LICROX has great potential. As the main outcome of the project, I would expect the basic demonstration that the LICROX system works. Later on, this approach will need to be developed to reach the industrial scale, but for now, we first need proof that this interesting approach works.

We come from a centralised energy system and at some point, we’ll need to decentralise the production of energy and fuels. Renewable energies tend to be more decentralised, which is the path LICROX is embracing. The project’s device plans on using sunshine as the only energetic input to produce fuel precursors, which means we will be able to generate chemicals and energetic products in sun-rich countries, de-centralising their production. This way, you avoid the need for lengthy production processes, which also has the potential to improve the processes’ efficiency while avoiding the need to transport both the fuels as well as the product. With the LICROX approach, sun-rich countries can generate fuels and chemicals on-site and consume them where they are generated. In the future, this system can be expanded and work at a larger scale where production is based in sun-rich countries and then part of the products are transported to other countries.

The EU Green Deal focuses on sustainability and climate protection. Isn’t there a big gap between the Commission’s goals and the energy sector? How should it be bridged?

No, there’s no gap. The energy sector is fully in line with the green deal. We will still see a growth in energy usage, which is good business for the energy sector, we will just see a change of products. Classically, it used to be coal burning and oil products. But now we know sustainability is good for our society, so the players of the energy system are really keen to step into products that generate renewable energy for society.

Renewable products will become a huge business in the future, we will need a lot of huge machines to be able to generate, store and distribute these renewable energies. The energy sector is preparing itself to be able to deliver this to its customers. It’s just a change of the product, of the technology used.

Do you think it’s achievable for the EU to have no net emissions of greenhouse gases by 2050? What are in your opinion the key stepping stones to do so?

It’s a very ambitious goal! When I look at our climate goals, I have the feeling we are late and that we need to speed up. The technology to achieve this is already available so, we need to accelerate the implementation of these carbon dioxide neutral technologies. It’s starting, but too slow. Right now, we need to differentiate between existing technologies and future ones: we need to use what we have available and in parallel, we need to develop the next generation of sustainable technologies – this is where LICROX contributes.

I think our society is ready to take on clean energy but we need to be aware that currently clean energy in Europe is more expensive than fossil energy, so I think there need to be some economic incentives. As an example, when we buy fuel at a gas station, the cost of fossil fuels is 0,40 € the rest is distribution and taxes. Today we produce clean fuels but their cost is something above 1,20 €, this means it will be much more expensive for the consumer, but if it’s cost-competitive people would use it. I think the European Commission needs to work on economic incentives to accelerate the take-up of renewable energies.
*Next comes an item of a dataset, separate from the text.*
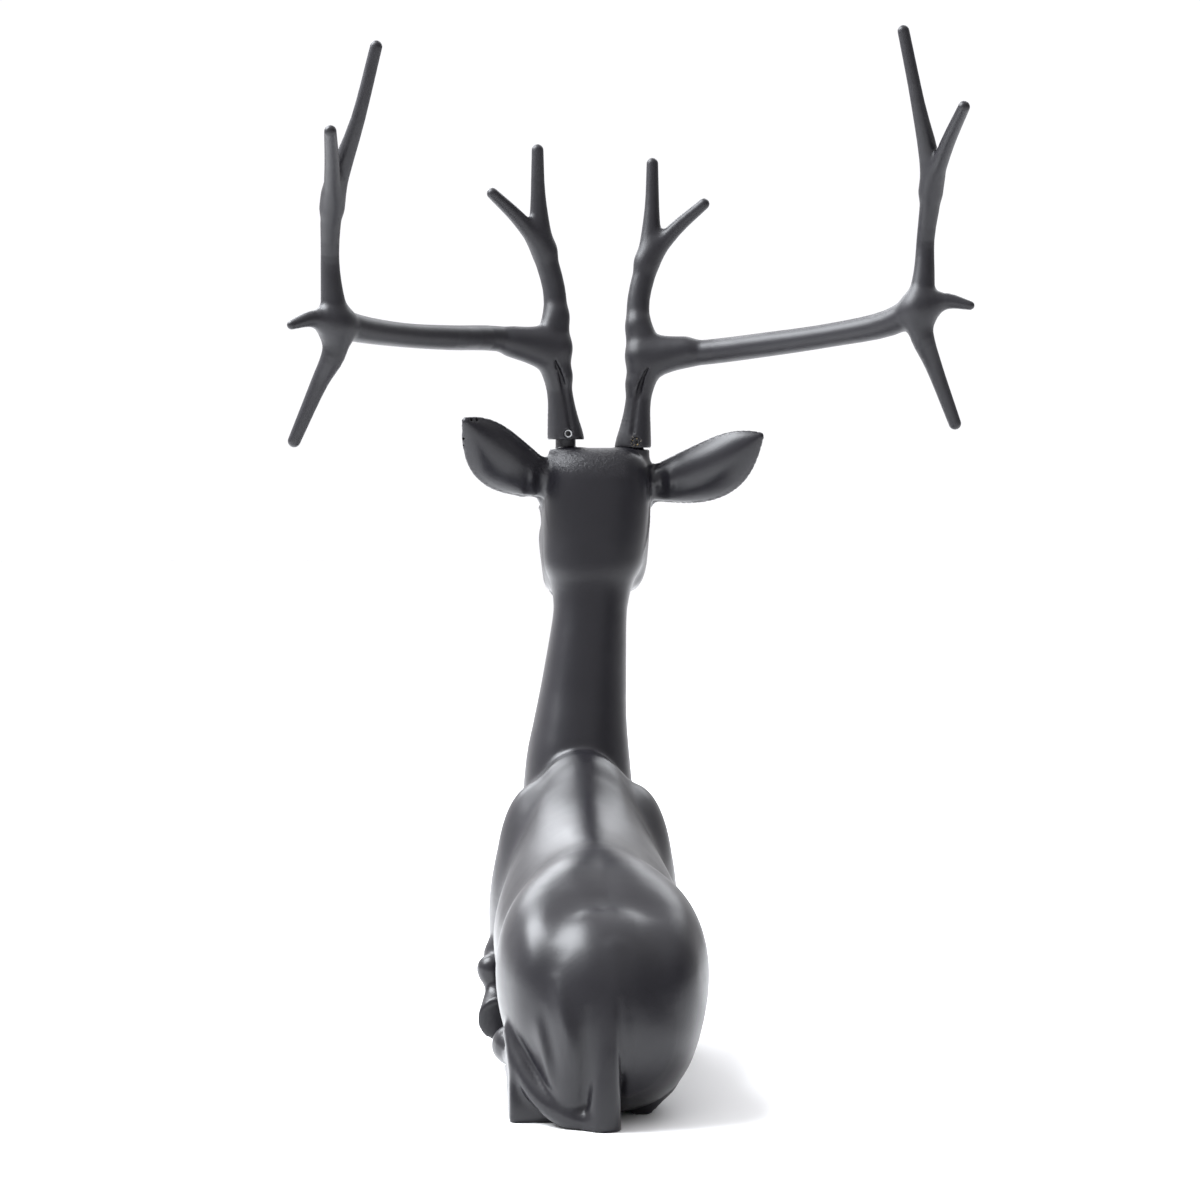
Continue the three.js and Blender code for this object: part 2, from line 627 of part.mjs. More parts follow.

What do you think is the best formula to foster collaborative research between industry and academia?

I think that for a technology company like Siemens Energy, collaboration with academia is of utmost importance. As a company, we can only survive if we have state of the art technology that covers our customers’ needs. Academic research shows what can be done or what will become feasible in five or ten years but it’s the industry that has a better view and the trust of both customers and the market to implement the changes. One of my main missions at Siemens is having close connections to academia to learn what is going on and to see where Siemens can help to bring innovation to the market and eventually bring these two worlds together.